WORK TO BE COMPLETED: Extract each line of the records below that contains the word "json".

LISTED RECORDS:
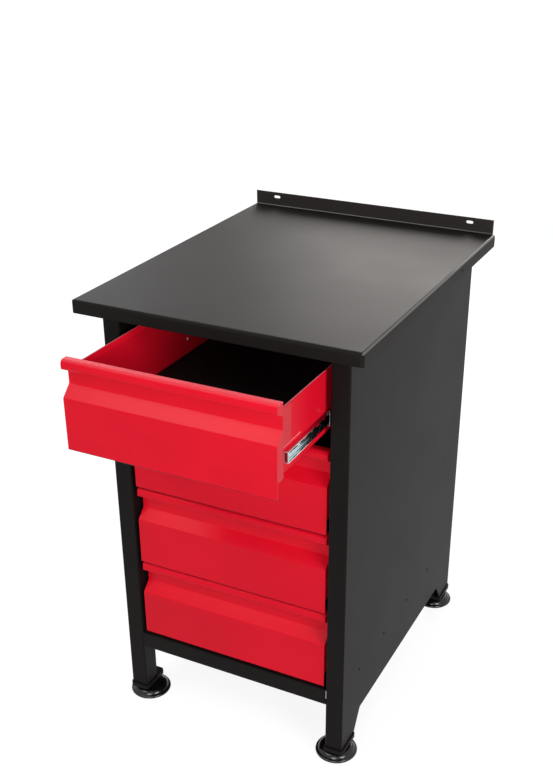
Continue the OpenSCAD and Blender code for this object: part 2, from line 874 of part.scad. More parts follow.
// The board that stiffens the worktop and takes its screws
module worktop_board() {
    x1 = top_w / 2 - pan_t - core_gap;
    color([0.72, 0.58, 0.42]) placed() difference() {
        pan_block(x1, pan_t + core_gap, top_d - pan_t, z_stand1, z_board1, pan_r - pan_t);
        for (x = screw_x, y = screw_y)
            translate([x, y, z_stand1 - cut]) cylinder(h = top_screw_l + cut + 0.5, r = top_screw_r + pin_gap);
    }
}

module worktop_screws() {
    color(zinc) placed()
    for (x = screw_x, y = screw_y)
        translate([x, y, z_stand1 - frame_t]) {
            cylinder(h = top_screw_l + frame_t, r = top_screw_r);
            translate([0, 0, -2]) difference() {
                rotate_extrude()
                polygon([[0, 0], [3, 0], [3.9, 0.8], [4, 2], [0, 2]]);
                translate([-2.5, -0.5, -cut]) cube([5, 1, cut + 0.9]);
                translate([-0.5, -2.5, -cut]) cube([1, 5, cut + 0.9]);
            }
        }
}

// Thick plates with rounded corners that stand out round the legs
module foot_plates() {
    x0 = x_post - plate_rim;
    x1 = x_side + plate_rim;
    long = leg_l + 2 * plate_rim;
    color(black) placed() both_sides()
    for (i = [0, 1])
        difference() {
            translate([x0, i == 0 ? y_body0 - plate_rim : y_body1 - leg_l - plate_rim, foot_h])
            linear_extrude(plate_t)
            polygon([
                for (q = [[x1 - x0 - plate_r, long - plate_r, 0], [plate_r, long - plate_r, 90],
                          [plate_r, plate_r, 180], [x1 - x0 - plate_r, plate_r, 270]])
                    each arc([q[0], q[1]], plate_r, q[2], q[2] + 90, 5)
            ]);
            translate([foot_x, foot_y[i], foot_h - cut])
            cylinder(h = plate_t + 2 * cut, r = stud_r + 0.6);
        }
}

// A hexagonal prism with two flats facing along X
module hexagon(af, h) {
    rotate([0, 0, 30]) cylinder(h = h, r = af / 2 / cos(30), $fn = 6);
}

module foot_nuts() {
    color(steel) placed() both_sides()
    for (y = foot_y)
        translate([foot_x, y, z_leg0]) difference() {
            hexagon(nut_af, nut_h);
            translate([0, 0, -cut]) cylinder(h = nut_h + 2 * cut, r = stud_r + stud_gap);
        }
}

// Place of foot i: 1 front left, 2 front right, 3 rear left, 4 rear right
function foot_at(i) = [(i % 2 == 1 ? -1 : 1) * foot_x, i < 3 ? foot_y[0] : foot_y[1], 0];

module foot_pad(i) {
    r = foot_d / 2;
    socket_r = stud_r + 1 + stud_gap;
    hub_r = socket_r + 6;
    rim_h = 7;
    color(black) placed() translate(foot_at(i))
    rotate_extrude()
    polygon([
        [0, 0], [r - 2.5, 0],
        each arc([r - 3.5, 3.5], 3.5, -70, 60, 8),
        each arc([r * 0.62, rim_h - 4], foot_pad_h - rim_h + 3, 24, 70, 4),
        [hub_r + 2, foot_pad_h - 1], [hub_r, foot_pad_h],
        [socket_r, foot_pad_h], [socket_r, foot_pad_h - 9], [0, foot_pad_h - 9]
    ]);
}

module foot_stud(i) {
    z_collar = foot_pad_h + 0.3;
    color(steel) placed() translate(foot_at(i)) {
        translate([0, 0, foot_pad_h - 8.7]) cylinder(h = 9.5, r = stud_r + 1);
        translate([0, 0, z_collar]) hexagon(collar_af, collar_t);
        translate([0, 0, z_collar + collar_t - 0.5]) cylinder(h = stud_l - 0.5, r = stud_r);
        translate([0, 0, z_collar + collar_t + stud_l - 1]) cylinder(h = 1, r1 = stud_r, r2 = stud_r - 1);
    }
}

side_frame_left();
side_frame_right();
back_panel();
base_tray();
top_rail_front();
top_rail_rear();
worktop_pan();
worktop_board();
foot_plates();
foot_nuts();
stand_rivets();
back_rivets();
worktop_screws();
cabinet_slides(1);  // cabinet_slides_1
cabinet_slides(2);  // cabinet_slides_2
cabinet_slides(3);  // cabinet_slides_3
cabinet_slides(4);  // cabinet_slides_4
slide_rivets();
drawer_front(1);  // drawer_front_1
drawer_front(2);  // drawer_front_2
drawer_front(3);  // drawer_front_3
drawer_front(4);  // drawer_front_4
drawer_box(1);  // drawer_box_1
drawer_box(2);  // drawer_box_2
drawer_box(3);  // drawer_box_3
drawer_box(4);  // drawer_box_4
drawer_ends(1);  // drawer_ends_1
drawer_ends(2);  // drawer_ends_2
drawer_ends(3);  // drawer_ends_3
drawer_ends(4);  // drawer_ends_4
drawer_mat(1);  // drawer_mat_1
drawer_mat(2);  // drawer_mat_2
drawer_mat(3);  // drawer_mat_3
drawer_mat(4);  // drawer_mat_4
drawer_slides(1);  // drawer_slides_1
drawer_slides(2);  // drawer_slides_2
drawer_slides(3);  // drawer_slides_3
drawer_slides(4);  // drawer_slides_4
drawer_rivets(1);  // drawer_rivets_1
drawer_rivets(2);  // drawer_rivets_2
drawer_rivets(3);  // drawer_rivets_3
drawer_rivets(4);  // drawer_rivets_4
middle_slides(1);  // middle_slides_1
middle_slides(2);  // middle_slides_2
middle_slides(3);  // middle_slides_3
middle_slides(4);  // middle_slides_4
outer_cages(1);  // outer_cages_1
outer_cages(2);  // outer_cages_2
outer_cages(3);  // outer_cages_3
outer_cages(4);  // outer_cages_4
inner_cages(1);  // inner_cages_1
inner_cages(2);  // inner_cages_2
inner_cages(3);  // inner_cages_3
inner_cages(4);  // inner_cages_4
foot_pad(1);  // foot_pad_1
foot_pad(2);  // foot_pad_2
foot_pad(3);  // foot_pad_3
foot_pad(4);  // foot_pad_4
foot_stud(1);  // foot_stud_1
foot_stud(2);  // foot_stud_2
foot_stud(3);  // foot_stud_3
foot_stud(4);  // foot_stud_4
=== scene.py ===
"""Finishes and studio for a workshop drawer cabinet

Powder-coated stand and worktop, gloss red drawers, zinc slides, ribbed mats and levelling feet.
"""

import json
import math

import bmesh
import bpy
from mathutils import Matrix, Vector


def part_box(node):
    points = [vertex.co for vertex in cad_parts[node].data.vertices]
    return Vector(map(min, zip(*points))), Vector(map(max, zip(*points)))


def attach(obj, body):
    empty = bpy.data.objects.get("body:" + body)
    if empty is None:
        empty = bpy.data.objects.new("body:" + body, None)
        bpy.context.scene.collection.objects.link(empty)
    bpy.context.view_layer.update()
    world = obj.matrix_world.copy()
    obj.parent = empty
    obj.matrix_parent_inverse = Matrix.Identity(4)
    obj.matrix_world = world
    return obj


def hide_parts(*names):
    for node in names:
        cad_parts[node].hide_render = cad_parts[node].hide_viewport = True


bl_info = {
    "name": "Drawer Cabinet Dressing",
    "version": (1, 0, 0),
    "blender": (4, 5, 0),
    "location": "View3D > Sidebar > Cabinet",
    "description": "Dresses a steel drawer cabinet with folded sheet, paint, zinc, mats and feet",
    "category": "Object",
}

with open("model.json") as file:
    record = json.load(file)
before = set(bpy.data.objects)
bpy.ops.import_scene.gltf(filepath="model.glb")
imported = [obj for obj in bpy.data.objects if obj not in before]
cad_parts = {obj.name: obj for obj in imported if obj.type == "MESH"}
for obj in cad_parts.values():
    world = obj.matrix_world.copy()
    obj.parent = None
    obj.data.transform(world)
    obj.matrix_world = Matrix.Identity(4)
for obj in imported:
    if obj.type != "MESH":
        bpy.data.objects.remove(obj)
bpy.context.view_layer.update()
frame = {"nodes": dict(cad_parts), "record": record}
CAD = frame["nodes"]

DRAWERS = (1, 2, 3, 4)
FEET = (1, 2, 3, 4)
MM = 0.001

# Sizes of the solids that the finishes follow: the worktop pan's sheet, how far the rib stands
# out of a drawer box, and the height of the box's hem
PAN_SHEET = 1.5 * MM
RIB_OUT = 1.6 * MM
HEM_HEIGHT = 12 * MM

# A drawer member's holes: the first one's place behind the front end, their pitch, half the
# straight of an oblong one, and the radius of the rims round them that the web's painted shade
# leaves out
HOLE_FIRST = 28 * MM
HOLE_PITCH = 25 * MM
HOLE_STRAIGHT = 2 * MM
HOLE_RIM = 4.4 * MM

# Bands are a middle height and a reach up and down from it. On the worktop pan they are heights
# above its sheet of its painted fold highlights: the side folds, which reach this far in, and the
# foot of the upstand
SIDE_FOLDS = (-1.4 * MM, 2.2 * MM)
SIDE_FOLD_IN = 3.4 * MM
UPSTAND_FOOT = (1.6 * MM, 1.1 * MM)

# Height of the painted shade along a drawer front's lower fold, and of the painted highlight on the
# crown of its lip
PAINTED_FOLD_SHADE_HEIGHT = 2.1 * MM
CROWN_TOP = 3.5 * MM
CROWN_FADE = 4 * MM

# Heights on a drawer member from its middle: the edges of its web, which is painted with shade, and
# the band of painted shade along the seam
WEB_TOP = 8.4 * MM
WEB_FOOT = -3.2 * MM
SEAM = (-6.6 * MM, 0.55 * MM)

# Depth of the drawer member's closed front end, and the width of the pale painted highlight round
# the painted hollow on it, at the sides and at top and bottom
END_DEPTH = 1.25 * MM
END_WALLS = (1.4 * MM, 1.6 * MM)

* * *

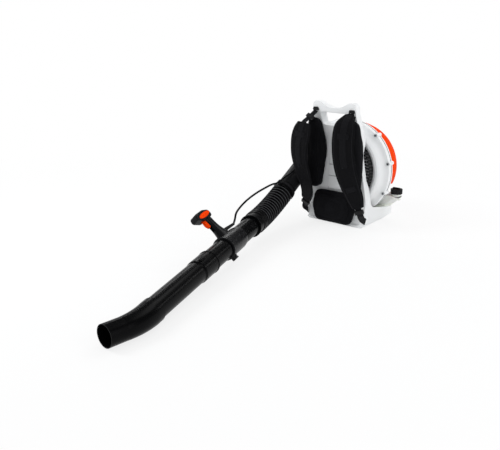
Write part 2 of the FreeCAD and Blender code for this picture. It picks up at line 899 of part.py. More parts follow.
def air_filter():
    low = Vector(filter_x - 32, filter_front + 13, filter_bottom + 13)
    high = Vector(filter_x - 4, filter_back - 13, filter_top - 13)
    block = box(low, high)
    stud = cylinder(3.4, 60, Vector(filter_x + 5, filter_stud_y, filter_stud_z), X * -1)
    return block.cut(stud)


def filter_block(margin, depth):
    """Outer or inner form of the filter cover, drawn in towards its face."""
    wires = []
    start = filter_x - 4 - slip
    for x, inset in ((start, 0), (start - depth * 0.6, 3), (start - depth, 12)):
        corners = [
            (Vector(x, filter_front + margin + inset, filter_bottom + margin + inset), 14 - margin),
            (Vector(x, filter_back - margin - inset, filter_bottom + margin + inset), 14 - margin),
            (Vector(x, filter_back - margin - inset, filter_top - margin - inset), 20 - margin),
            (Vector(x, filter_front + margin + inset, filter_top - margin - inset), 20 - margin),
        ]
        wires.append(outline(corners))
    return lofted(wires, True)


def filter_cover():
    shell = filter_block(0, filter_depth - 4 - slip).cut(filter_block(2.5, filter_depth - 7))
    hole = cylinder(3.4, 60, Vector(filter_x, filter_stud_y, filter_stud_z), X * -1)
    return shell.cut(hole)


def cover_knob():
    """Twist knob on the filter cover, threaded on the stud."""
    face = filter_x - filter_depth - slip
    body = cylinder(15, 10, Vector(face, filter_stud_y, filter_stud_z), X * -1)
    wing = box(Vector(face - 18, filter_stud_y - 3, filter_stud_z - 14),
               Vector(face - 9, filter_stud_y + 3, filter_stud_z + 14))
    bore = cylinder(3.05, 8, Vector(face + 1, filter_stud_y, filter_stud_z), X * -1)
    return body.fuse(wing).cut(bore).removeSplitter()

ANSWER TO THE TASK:
import json
with open("model.json") as file:
    record = json.load(file)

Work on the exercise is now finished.